Earlier this month, Qatar’s Labor Minister Ali bin Samikh Al Marri rejected the prospect of a remedy fund.
A Qatar government official said the country’s Workers’ Support and Insurance Fund was “effective in providing compensation for workers and their families” with the fund reimbursing workers with more than $350 million so far this year.
In terms of the SC’s efforts to ensure repayment of recruitment fees, as of December 2021, workers have received $22.6 million, with an additional $5.7 million committed by contractors, according to FIFA.
Last month, FIFA’s Deputy Secretary General Alasdair Bell said “compensation is certainly something that we’re interested in progressing.”
It has been widely reported that FIFA has urged nations participating in the World Cup to focus on football when the tournament kicks off.
The motto for Qatar’s bid team in 2010 was ‘Expect Amazing.’ In many ways, this year’s World Cup has replicated that maxim.
As NYU’s Iskander says: “One of the things that is not really covered in the coverage of the World Cup and the coverage of this enormous construction boom is the expertise and heroism of the workers who built it.

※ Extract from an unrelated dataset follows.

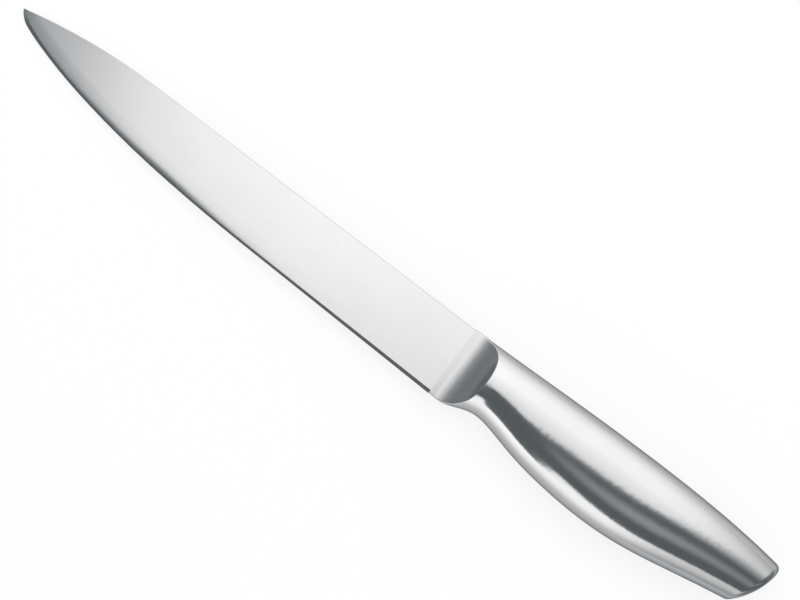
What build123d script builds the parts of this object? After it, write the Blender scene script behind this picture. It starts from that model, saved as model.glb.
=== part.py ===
from build123d import *
import os
from math import atan2, ceil, degrees

# Carving knife with a hollow oval steel handle.
# It is drawn with X along the back of the blade, zero where the blade meets
# the bolster, the tip at minus X and the butt at plus X. Y is the height of
# the knife, zero at the back and the cutting edge at minus Y. Z is its
# thickness, zero on the middle plane, with the left side at plus Z. The last
# step lays it on its right side, with the table at zero.

# Blade
blade_length = 203.0        # bolster line to tip
blade_height = 28.2         # back to edge at the heel
tip_drop = 6.4              # the tip lies this far below the back
back_thick = 1.8            # sheet thickness at the heel, along the back
tip_thick = 0.8             # ground down to this at the tip
edge_thick = 0.65           # behind the sharpened edge, at the heel
sharpening_angle = 14.0     # degrees, each side of the sharpened edge
back_chamfer = 0.2

# Where the straight back starts to drop, and the points of the cutting edge
# from the end of its straight part: along the blade, down the height
back_bend_share = 0.735
edge_shares = (
    (0.443, 0.926),
    (0.616, 0.866),
    (0.739, 0.775),
    (0.837, 0.660),
    (0.936, 0.485),
    (0.975, 0.387),
)

# Unground heel and tang, inside the bolster
heel_block_end = 3.0        # the heel reaches this far past the bolster line
heel_block_inset = 0.9      # and stays this far inside the blade's height
tang_length = 20.0
tang_height = 13.0
tang_centre = 13.5          # below the back

# Handle, shared by the bolster, the shells and the end cap
handle_length = 134.0       # bolster line to the end of the butt
handle_height = 33.0
handle_thick = 20.5
butt_radius = 32.0          # of the round end, seen from the side
butt_rounding = 2.4         # of the edge all round that end
ovals_in_length = 27        # the handle is drawn through this many steps of ovals

# The handle's lines, over its length: its top and its belly over the height,
# zero at the back line, and its side over the thickness
top_shares = (
    (-0.06, 0.006),
    (0.10, 0.017),
    (0.30, 0.041),
    (0.52, 0.056),
    (0.72, 0.046),
    (0.88, 0.008),
    (1.02, -0.060),
)
belly_shares = (
    (-0.06, -0.854),
    (0.000, -0.850),
    (0.034, -0.825),
    (0.066, -0.768),
    (0.100, -0.740),
    (0.160, -0.770),
    (0.250, -0.855),
    (0.360, -0.918),
    (0.485, -0.945),
    (0.620, -0.911),
    (0.760, -0.811),
    (0.880, -0.717),
    (1.02, -0.628),
)
side_shares = (
    (-0.06, 0.383),
    (0.10, 0.414),
    (0.30, 0.475),
    (0.50, 0.500),
    (0.70, 0.490),
    (0.88, 0.445),
    (1.02, 0.392),
)
form_start_share, form_end_share = -0.055, 1.015

# A quarter of an oval is drawn by two pulls: along its side, over the half
# height, and round its end, over the half thickness. 0.55 both ways makes an
# ellipse, and the handle's sides are pulled flatter where it swells
side_pull_shares = (
    (-0.06, 0.55),
    (0.10, 0.58),
    (0.34, 0.72),
    (0.62, 0.73),
    (1.02, 0.64),
)
end_pull_share = 0.55

# Bolster
bolster_length = 24.0       # behind the bolster line
lip_length = 4.5            # it reaches this far over the blade
lip_rise = 0.3              # and stands this far above the sheet
scoop_start = 2.3           # the scoop leaves the lip this far before the line
scoop_radius = 13.5
scoop_sweep = 85.0          # degrees
crest_rounding = 0.4
spigot_length = 8.0         # pushed inside the front of the shells
spigot_wall = 2.0
front_web_end = 14.0        # behind this the casting is hollow
slot_gap = 0.05             # round the heel and the tang

# Handle shells
shell_wall = 1.0
fit_gap = 0.1               # between a spigot and the shells round it

# End cap
cap_length = 17.0           # of the butt, from its end forward
cap_spigot_length = 6.0
cap_spigot_wall = 1.0
cap_end_wall = 3.0

resting_roll = 2.2          # degrees, back down: its weight is behind the line it lies on

overrun = 10.0              # cuts run on past the metal by this


def across(along, height=0):
    """The plane square across the knife, its X up the height and its Y to the left."""
    return Plane(origin=(along, height, 0), x_dir=(0, 1, 0), z_dir=(1, 0, 0))


def handle_line(shares, size):
    """One of the handle's lines, as a smooth curve over its length."""
    with BuildLine() as line:
        Spline([(along * handle_length, value * size) for along, value in shares])
    return line.edge()


oval_step = handle_length / ovals_in_length
top_line = handle_line(top_shares, handle_height)
belly_line = handle_line(belly_shares, handle_height)
side_line = handle_line(side_shares, handle_thick)
pull_line = handle_line(side_pull_shares, handle_height)
handle_lines = (top_line, belly_line, side_line, pull_line)


def ovals(inset, start, end):
    """The handle's ovals from one place to another, smaller all round by the inset."""
    steps = ceil((end - start) / oval_step)
    sections = []
    for i in range(steps + 1):
        along = start + i * (end - start) / steps
        top, belly, side, pull = [line.intersect(across(along))[0].Y for line in handle_lines]
        tall = (top - belly) / 2 - inset
        wide = side - inset
        with BuildSketch(across(along, (top + belly) / 2)) as section:
            with BuildLine():
                Bezier((tall, 0), (tall, end_pull_share * wide), (pull / handle_height * tall, wide),
                       (0, wide))
                mirror(about=Plane.YZ)
                mirror(about=Plane.XZ)
            make_face()
        sections.append(section.sketch)
    return sections


# Blade: the side outline under the back, the two ground sides, and the
# sharpened edge, which keeps its angle all along the cutting edge
tip = Vector(-blade_length, -tip_drop)
heel = Vector(-lip_length, -blade_height)
edge_points = [Vector(-along * blade_length, -down * blade_height) for along, down in edge_shares]
half_back = back_thick / 2

with BuildPart() as sharpened_form:
    with BuildSketch() as keen_outline:
        with BuildLine():
            run = Line(heel, edge_points[0])
            behind_heel = heel - 2 * overrun * (run % 0)
            Line(behind_heel, heel)
            for point in edge_points[1:] + [tip]:
                run = TangentArc(run @ 1, point, tangent=run % 1)
            past_tip = tip + overrun * (run % 1)
            Line(tip, past_tip)
            Polyline(past_tip, (past_tip.X, 2 * overrun), (behind_heel.X, 2 * overrun), behind_heel)
        make_face()
    extrude(amount=half_back, taper=90 - sharpening_angle)
    mirror(about=Plane.XY)

with BuildPart() as blade:
    with BuildSketch() as back_outline:
        with BuildLine():
            back = Line((-lip_length, 0), (-back_bend_share * blade_length, 0))
            drop = TangentArc(back @ 1, tip, tangent=back % 1)
            past_tip = tip + overrun * (drop % 1)
            Line(tip, past_tip)
            low = -blade_height - overrun
            Polyline(past_tip, (past_tip.X, low), (-lip_length, low), (-lip_length, 0))
        make_face()
    extrude(amount=half_back, both=True)
    for side in (1, -1):
        back_at_heel = Vector(0, 0, side * half_back)
        edge_at_heel = Vector(0, -blade_height, side * edge_thick / 2)
        back_at_tip = Vector(tip.X, tip.Y, side * tip_thick / 2)
        outward = (back_at_tip - back_at_heel).cross(edge_at_heel - back_at_heel) * side
        split(bisect_by=Plane(origin=back_at_heel, z_dir=outward), keep=Keep.BOTTOM)
    long_edges = blade.edges().filter_by(lambda edge: abs((edge % 0.5).X) > 0.9)
    chamfer(long_edges.sort_by(Axis.Y)[2:], length=back_chamfer)
    add(sharpened_form.part, mode=Mode.INTERSECT)
    with BuildSketch() as heel_block:
        with Locations((-lip_length, -heel_block_inset)):
            Rectangle(lip_length + heel_block_end, blade_height - 2 * heel_block_inset,
                      align=(Align.MIN, Align.MAX))
    extrude(amount=half_back, both=True)
    with BuildSketch() as tang:
        with Locations((heel_block_end, -tang_centre)):
            Rectangle(tang_length - heel_block_end, tang_height, align=(Align.MIN, Align.CENTER))
    extrude(amount=half_back, both=True)

# The handle's outer form, cut square into bolster, shells and butt
cap_start = handle_length - cap_length

with BuildPart() as outer_form:
    loft(ovals(0, form_start_share * handle_length, form_end_share * handle_length))

with BuildPart() as front_form:
    add(outer_form.part)
    split(bisect_by=across(-lip_length), keep=Keep.TOP)
    split(bisect_by=across(bolster_length), keep=Keep.BOTTOM)

with BuildPart() as grip_form:
    add(outer_form.part)
    split(bisect_by=across(bolster_length), keep=Keep.TOP)
    split(bisect_by=across(cap_start), keep=Keep.BOTTOM)

with BuildPart() as butt_form:
    add(outer_form.part)
    split(bisect_by=across(cap_start), keep=Keep.TOP)

# Bolster: a scoop on each side leads down to the blade, a spigot holds the
# shells, and the slot takes the heel and the tang
spigot_inset = shell_wall + fit_gap
spigot_end = bolster_length + spigot_length
lip_height = half_back + lip_rise

with BuildPart() as bolster:
    add(front_form.part)
    for side in (1, -1):
        with BuildSketch(Plane.XZ) as scoop:
            with BuildLine():
                centre = (-scoop_start, side * (lip_height + scoop_radius))
                outside = centre[1] + side * overrun
                lip = Line((-lip_length - overrun, side * lip_height),
                           (-scoop_start, side * lip_height))
                bend = CenterArc(centre, scoop_radius, -side * 90, side * scoop_sweep)
                Polyline(bend @ 1, ((bend @ 1).X, outside), ((lip @ 0).X, outside), lip @ 0)
            make_face()
        extrude(amount=handle_height + overrun, both=True, mode=Mode.SUBTRACT)
    scoops = bolster.faces().filter_by(GeomType.CYLINDER)
    crests = [edge for edge in scoops.edges() if edge.geom_type != GeomType.LINE]
    fillet(crests, radius=crest_rounding)
    loft(ovals(spigot_inset, bolster_length, spigot_end))
    loft(ovals(spigot_inset + spigot_wall, front_web_end, spigot_end + overrun), mode=Mode.SUBTRACT)
    with BuildSketch() as heel_slot:
        with Locations((-lip_length, -heel_block_inset + slot_gap)):
            Rectangle(lip_length + heel_block_end + slot_gap,
                      blade_height - 2 * (heel_block_inset - slot_gap),
                      align=(Align.MIN, Align.MAX))
    extrude(amount=half_back + slot_gap, both=True, mode=Mode.SUBTRACT)
    with BuildSketch() as tang_slot:
        with Locations((0, -tang_centre)):
            Rectangle(tang_length, tang_height + 2 * slot_gap, align=(Align.MIN, Align.CENTER))
    extrude(amount=half_back + slot_gap, both=True, mode=Mode.SUBTRACT)

# Handle shells: two pressed halves that meet on the middle plane
with BuildPart() as handle_shell_left:
    add(grip_form.part)
    loft(ovals(shell_wall, bolster_length - overrun, cap_start + overrun), mode=Mode.SUBTRACT)
    split(bisect_by=Plane.XY, keep=Keep.TOP)

with BuildPart() as handle_shell_right:
    mirror(handle_shell_left.part, about=Plane.XY)

# End cap: the butt, with a round end, hollow from the front, and a spigot for
# the shells
butt_centre = (handle_length - butt_radius, 0)
cap_spigot_start = cap_start - cap_spigot_length

with BuildPart() as cap_room:
    loft(ovals(spigot_inset + cap_spigot_wall, cap_spigot_start - overrun, handle_length))
    with BuildSketch() as inner_end:
        with Locations(butt_centre):
            Circle(butt_radius - cap_end_wall)
    extrude(amount=handle_thick, both=True, mode=Mode.INTERSECT)

with BuildPart() as end_cap:
    add(butt_form.part)
    with BuildSketch() as round_end:
        with Locations(butt_centre):
            Circle(butt_radius)
    extrude(amount=handle_thick, both=True, mode=Mode.INTERSECT)
    rim = end_cap.faces().filter_by(GeomType.CYLINDER).edges()
    fillet(rim, radius=butt_rounding)
    loft(ovals(spigot_inset, cap_spigot_start, cap_start))
    add(cap_room.part, mode=Mode.SUBTRACT)

# At rest the knife touches the table with its tip and with the swell of its
# handle, so it is pitched by the steepest slope from the tip to an oval's side
rolled = Location((0, 0, 0), (-resting_roll, 0, 0))
tip_low = (rolled * Location(tip)).position.Z - tip_thick / 2
slopes = []
for section in ovals(0, 0, handle_length):
    oval_box = (rolled * section).bounding_box()
    slopes.append(atan2(tip_low - oval_box.min.Z, oval_box.center().X + blade_length))
pitched = Location((0, 0, 0), (0, -degrees(max(slopes)), 0)) * rolled

pieces = (blade, bolster, handle_shell_left, handle_shell_right, end_cap)
boxes = [(pitched * piece.part).bounding_box() for piece in pieces]
lowest = [min(getattr(box.min, axis) for box in boxes) for axis in "XYZ"]
highest = [max(getattr(box.max, axis) for box in boxes) for axis in "XYZ"]
middle = [(low + high) / 2 for low, high in zip(lowest, highest)]
to_rest = Location((-middle[0], -middle[1], -lowest[2])) * pitched
for piece in pieces:
    piece.part.move(to_rest)

os.makedirs("parts", exist_ok=True)

blade.part.label = "blade"
export_step(blade.part, "parts/blade.step")

bolster.part.label = "bolster"
export_step(bolster.part, "parts/bolster.step")

handle_shell_left.part.label = "handle_shell_left"
export_step(handle_shell_left.part, "parts/handle_shell_left.step")

handle_shell_right.part.label = "handle_shell_right"
export_step(handle_shell_right.part, "parts/handle_shell_right.step")

end_cap.part.label = "end_cap"
export_step(end_cap.part, "parts/end_cap.step")
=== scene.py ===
from math import atan2, pi, radians, tan

import bmesh
import bpy
from mathutils import Euler, Matrix, Vector

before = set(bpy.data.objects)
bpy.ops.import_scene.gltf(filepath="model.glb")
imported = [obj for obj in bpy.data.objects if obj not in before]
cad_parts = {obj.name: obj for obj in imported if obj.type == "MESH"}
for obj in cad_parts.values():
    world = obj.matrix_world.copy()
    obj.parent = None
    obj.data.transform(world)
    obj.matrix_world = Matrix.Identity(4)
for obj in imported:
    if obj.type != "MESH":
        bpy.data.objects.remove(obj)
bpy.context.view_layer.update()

# Carving knife, all in steel, seen square onto the side of its blade.


class Wire:
    # a socket of a material, so that Python sums become Math nodes

    def __init__(self, tree, socket):
        self.tree = tree
        self.socket = socket

    def maths(self, operation, *values):
        return self.tree.add("ShaderNodeMath", {"operation": operation}, dict(enumerate(values)))

    def __add__(self, other):
        return self.maths("ADD", self, other)

    def __radd__(self, other):
        return self.maths("ADD", other, self)

    def __sub__(self, other):
        return self.maths("SUBTRACT", self, other)

    def __rsub__(self, other):
        return self.maths("SUBTRACT", other, self)

    def __mul__(self, other):
        return self.maths("MULTIPLY", self, other)

    def __rmul__(self, other):
        return self.maths("MULTIPLY", other, self)

    def __truediv__(self, other):
        return self.maths("DIVIDE", self, other)

    def __rtruediv__(self, other):
        return self.maths("DIVIDE", other, self)

    def __neg__(self):
        return self.maths("MULTIPLY", self, -1)

    def __abs__(self):
        return self.maths("ABSOLUTE", self)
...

“They built buildings that were unimaginable to everyone, including the engineers and designers, until they were built. They performed acts of bravery that are unsung. They operated at levels of technical complexity and sophistication that are unparalleled. And yet their contribution to building the World Cup is really rarely featured, downplayed.
“They are represented, generally speaking, as exploited and oppressed. And it’s true that they have been exploited and oppressed, but they are also the master craftsmen that built this Cup, and they are enormously proud of what they have built.”
Hosting this tournament has undoubtedly put Qatar under the global spotlight. The question is whether the world can enjoy watching what the migrant workers built, knowing the true cost of this billion-dollar extravaganza.